All sub-groups of non-food group recorded higher inflation in FY08 as compared to FY07. However, the major contributors in recent upsurge of non-food inflation are transport & communication, house rent index, cleaning, laundry & personal appearance and fuel & lighting subgroups reflecting the impact of high international commodity prices and pass through of high global oil prices to domestic prices of key fuels during H2-FY08

Wholesale Price Index (WPI): Inflation measured by Wholesale Price Index (WPI) remained persistently high throughout FY08 principally driven by rising international commodity prices. WPI registered annualized (12-month moving average) inflation of 23.1 percent in September 2008 compared to 7.0 percent in September 2007.

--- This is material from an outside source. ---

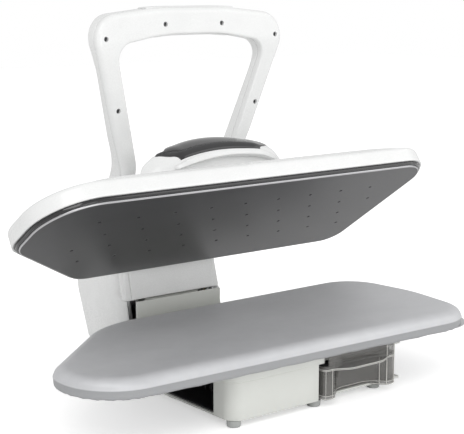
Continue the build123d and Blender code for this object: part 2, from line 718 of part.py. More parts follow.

The SBP report said that within the non-food group of WPI, the fuel, lighting and lubricants sub-group was the major contributor in inflationary pressures. Inflation registered by this sub-group reached 52.0 percent in September 2008 compared to only 6.4 percent in the corresponding month last year.

This steep rise is largely on account of high crude oil prices in the international markets that directly affected the wholesale prices of coke, furnace oil and Mobil oil in the domestic market.

Sensitive Price Indicator (SPI): Weekly SPI inflation (YoY) increased considerably from 7.7 percent in the last week of FY07 to 29.8 percent by the last week of September 2008. In particular, the weekly SPI inflation (YoY) increased significantly from March 2008 to mid-May 2008.

This uptrend in SPI inflation reflects the rising food prices as almost 60 percent of items included in the SPI basket are from the food group. The last few weeks of FY08 saw a relative stability in SPI inflation around 26 percent mark reflecting relative ease in inflation recorded by important kitchen items like tomatoes and pulse moong.

The SBP report also mentioned that given the severity of the situation and to mute the second round impact of sustained high food inflation, the central bank tightened monetary policy during May 2008 through unusual interim monetary policy measures. In addition, rising external imbalances and pressures on domestic currency also compelled SBP to raise its key policy rate further in July 2008.

As a result of tight monetary stance, inflationary pressures are likely to ease in the second half of FY09, assuming no further adjustment in administered fuel and utility prices, as well as a continued down trend in international commodity prices, it further reported.